Knowing how to use technology not only prevents silly mistakes like deleting something so knowing this, my next project will come out better and faster. Technology also speeds up the project. I did not know how to use technology so I made a lot of mistakes proving I’m not very good with it.

Well I think that using the computer to make a movie is good for us. It will help us in future projects in high school or whenever we need to use a computer.

Most likely everything in the future will be hover cars and robots. Technology will be important. Right now, I think I’m pretty good with it. I use the computer a lot so I know how to work with one.

I think it is very important because we wouldn’t have been able to do anything on this video without technology knowledge. I think making this video taught me a lot about technology that I didn’t know yet, like how to convert videos.

I think that being able to use technology will be extremely important in the future because technology like computers are able to tell you everything that you need to know.

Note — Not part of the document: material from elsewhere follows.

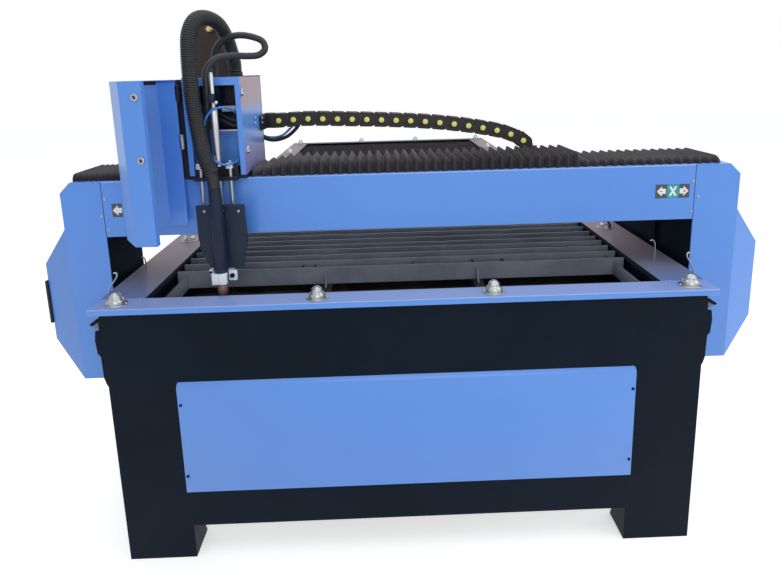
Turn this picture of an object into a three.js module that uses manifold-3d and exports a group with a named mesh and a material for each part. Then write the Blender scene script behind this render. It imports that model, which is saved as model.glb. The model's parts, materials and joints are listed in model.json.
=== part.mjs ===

No, I am not very good with any technology but video games. I don’t really know how to make a decent movie off the top of my head because I ‘m not sure on how to download and upload things without assistance.

Using technology is important because most of the jobs out there now involve working with computers.

It will be very important because technology is getting so advanced. Yes I am good at using tech. I know how to now make a movie and now I can do a lot more on the computer.


I think technology abilities will be very important because eventually that will be all there is. Currently I ‘m pretty good with a computer.

When I go to college, technology will be in common use helping me with my studies. With papers and notes to take, (and my handwriting not being that good) it’s the only way to make sure my work is presented well. Not only in college, but when I get a job, most likely an engineer, use of a computer and machinery is a key essential, so I better start learning the basics. Yes I do think I am good at it now for my grade level, but I’m only at the tip of the iceberg. There is much more I need before I can call myself a pro.

I think knowing how to use technology is extremely important for the future. You will probably be using it everyday depending on your job. I am good at it but I have a lot to learn.


Being able to use this technology will most definitely come in handy in the future for personal and business projects. I do not think I am very good at making videos or using technology in general. I have good, effective ideas, but I’ve always had a bit of a problem when it came to computers, sometimes it was the computer and sometimes me. Either way, things never seemed to work out the way I would’ve preferred them to.

I think technology is pretty important now because it makes a lot of difficult things very easy. I think it will be very important in the future because it’s improving every day and soon people are really going to rely on technology to get things done. I think I’m ok at using technology. I’m not a tech wiz or anything but I’m good enough to get by.

I think it’s important to know how to use technology in our age. Seeing as our age is known as the technological age it should be second nature how to use most technological objects. I’m not half bad at using our technological these days seeing as I use my computer almost everyday and technology like a calculator and objects like that.